A. Yes. There are aspects of the HCV program that can be improved to better support such moves. We are about to issue a notice of proposed rulemaking, requiring agencies with concentrations of voucher holders in high poverty neighborhoods to use Small Area FMRs, which are Fair Market Rents set at the zip code level rather than metropolitan-wide. Preliminary evidence has shown this to be more effective in enabling voucher holders to move to lower poverty neighborhoods. HUD is also working to make voucher portability moves easier for PHAs and tenants as well as working to ensure that PHA success in supporting opportunity moves is recognized in their performance ratings.
Q. In prior administrations there have been proposals to “voucher out public housing.” Does this research support that type of policy?
A. No. How we see this research as another exclamation point on the need to preserve and expand public housing and project based vouchers in lower poverty neighborhoods that have low crime and good schools. Housing vouchers pay the difference between 30 percent of a tenant’s income and the 40th percentile rent of a metropolitan area. That means it is hard for vouchers to work in the lowest poverty neighborhoods where this research shows they will have the greatest positive impact on young children.
This research also shows that we need to continue to invest in current neighborhoods of high poverty to make them neighborhoods where families are able to live in decent housing, are safe from crime, and are able to access good schools and other services.
Q. The various studies talk about different geographies—neighborhoods, counties, etc.—but does the scale of the place really matter in terms of policy solutions?

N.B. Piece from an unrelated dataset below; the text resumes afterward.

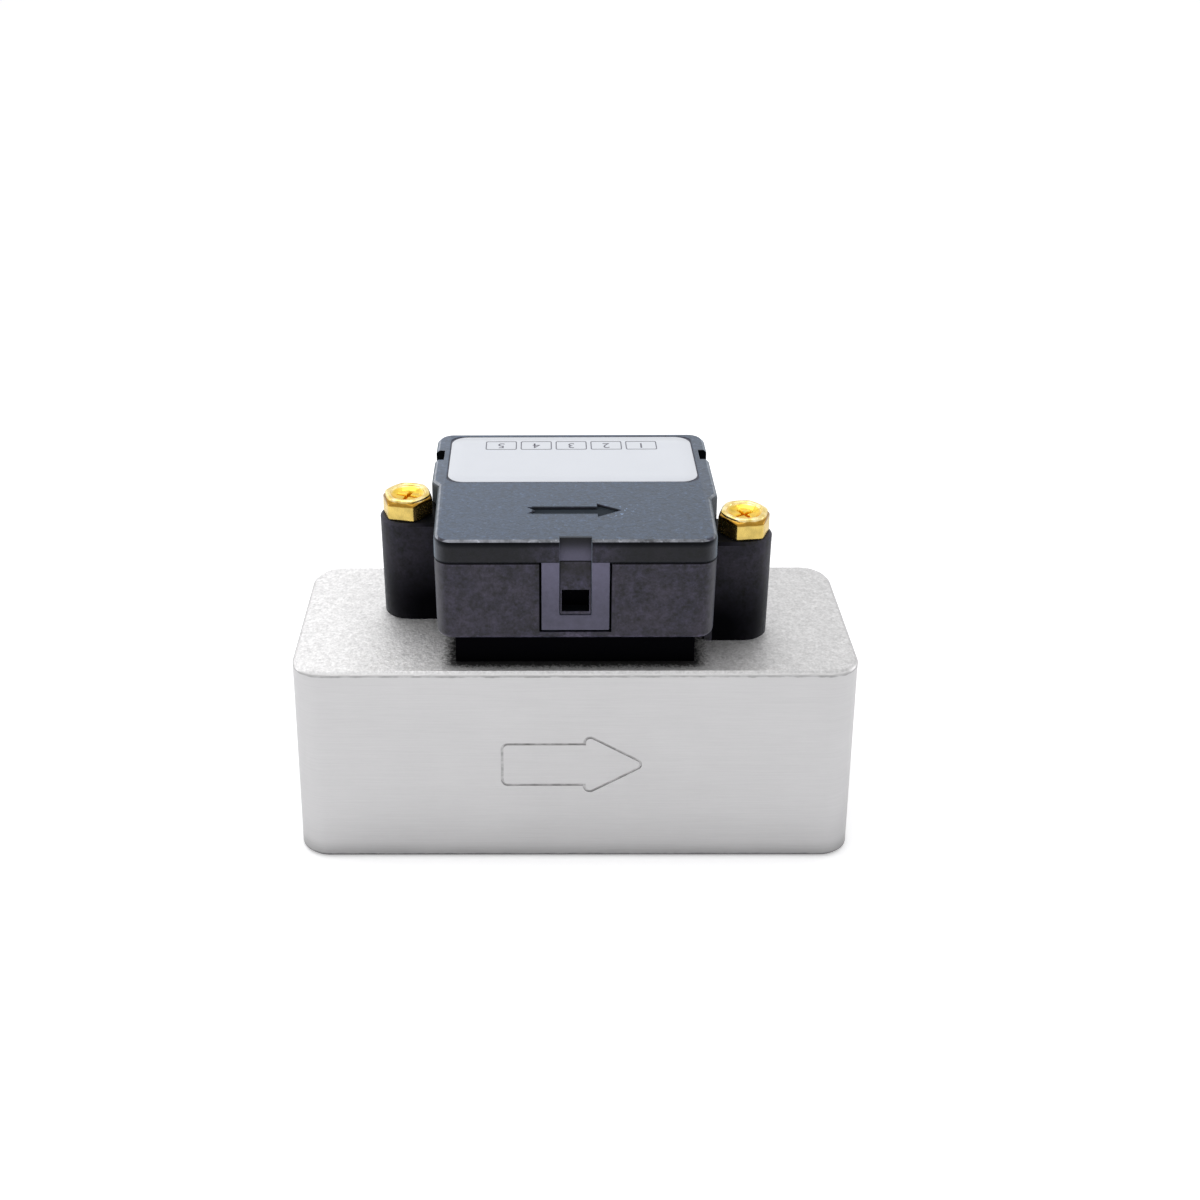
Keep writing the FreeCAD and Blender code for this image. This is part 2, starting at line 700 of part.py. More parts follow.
def add_catch(owner):
    """The recess for the lid's latch, and in it the ramped catch with a cored pocket."""
    clearance = "sizes.latch_clearance"
    recess = sketch(owner, "LatchRecess", "XZ_Plane", "sizes.case_front")
    rectangle(recess, f"-sizes.latch_width / 2 - {clearance}", f"{LATCH_FOOT} - {clearance}",
              f"sizes.latch_width / 2 + {clearance}", f"{PARTING} + {PAST}")
    pocket(owner, "LatchRecessCut", recess, f"sizes.case_front - {LATCH_SEAT}")

    side = sketch(owner, "CatchSide", "YZ_Plane")
    foot = f"{LATCH_FOOT} + sizes.latch_bar + sizes.catch_clearance * 2"
    crest = f"-{LATCH_FACE} - sizes.catch_clearance / 2"
    polygon(side, [
        (f"-{LATCH_SEAT} + sizes.catch_clearance", foot),
        (crest, foot),
        (crest, f"{foot} + sizes.catch_land"),
        (f"{crest} + sizes.catch_rise", f"{foot} + sizes.catch_height"),
        (f"-{LATCH_SEAT} + sizes.catch_clearance", f"{foot} + sizes.catch_height"),
    ])
    pad(owner, "Catch", side, "sizes.latch_window - 2 * sizes.catch_clearance", Midplane=True)
    hole = sketch(owner, "CatchPocket", "XZ_Plane", "sizes.case_front")
    half = "sizes.catch_pocket_width / 2"
    sill = f"{foot} + sizes.catch_pocket_sill"
    rectangle(hole, f"-{half}", sill, half, f"{sill} + sizes.catch_pocket_height")
    pocket(owner, "CatchPocketCut", hole, "sizes.catch_pocket_depth")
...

A. Yes. The MTO work considers neighborhood quality whereas the companion study primarily focuses on differences at the county level as well as ‘commuting zones,’ which are really metropolitan areas. While the message is clear that place matters, so does the geographic scale of the place in question. We know that the policy interventions HUD might apply to neighborhoods are necessarily different to those we might apply at the county or metropolitan levels.